We start with the ever present Fragrance Gods introducing our titular Two Belles, taking a few jabs at the tropes of romantic theatre that promise more than the cast can deliver despite their best efforts. As nice as the slowly, gently fingerpicked guitar playing is, my hopes are quickly dashed as I realise that the pacing of the piece follows suit, with most of my time dominated by anticipating the next line. The inspired performances of Nicole Topp-Aman as sardonic servant Hualing and Daniel Fitzpatrick’s bombastic performance as long-suffering husband of Jianyun (Emma Katene) stand out as full-blown steroid injections to the body of work presented, making me yearn for some kind of spin-off show following their antics. The singing ranges from godly to decidedly ungodly: Katene and Georgia May’s central relationship feels most honest and real during their beautiful duets, their differing harmonies finding each other perfectly in the best of Ailise Beale’s compositions. Other solo songs and group performances do not fare as well on the ears.

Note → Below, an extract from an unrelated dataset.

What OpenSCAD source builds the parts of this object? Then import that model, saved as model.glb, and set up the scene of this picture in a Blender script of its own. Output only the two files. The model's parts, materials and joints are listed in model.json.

This is not to even mention the other aural assaults presented through the incessant drumming that marks the end of every other line: was it a gong? Was it a tin? Whatever it was, even now I can still hear the dreaded percussion interrupting my thoughts just as efficiently as it interrupted anything resembling a well-worked comedic moment. It acts as the theatrical equivalent of the laugh track, giving the audience a cue when a facial expression is supposed to be funny or when they are to pay attention — ironically, its inclusion reflects a lack of faith in its actors’ abilities. The argument against getting rid of it altogether might be that it pays homage to traditional forms of Chinese theatre, whether it’s the Kun opera staged in Beijing in 2010 cited in the programme or something else entirely. I would assert in return that if a production can begin a 350-year old piece of literature with a tribute to the late George Michael’s “Faith”, then it can also afford to take liberties with its inclusion of dramatic pot banging.

As the Two Belles thank the imperial grace that their love can be rekindled in the finale, I find myself thanking the imperial grace that the play is nearly over. This is not due to any personal vendetta against updating a piece so of its time, nor is it to say that there is nothing of merit presented by the earnest cast over the 100-minute epic. There is a subdued snarkiness to some parts of the script, with main characters and narrators referencing systems of patriarchy, somewhat illicit sexual acts, and even the conventions of the type of play they are undertaking. Individual performances shine, and there are some great laughs to be had.

But even a fair amount of diamonds can’t save the rough. And boy, can it be rough at times.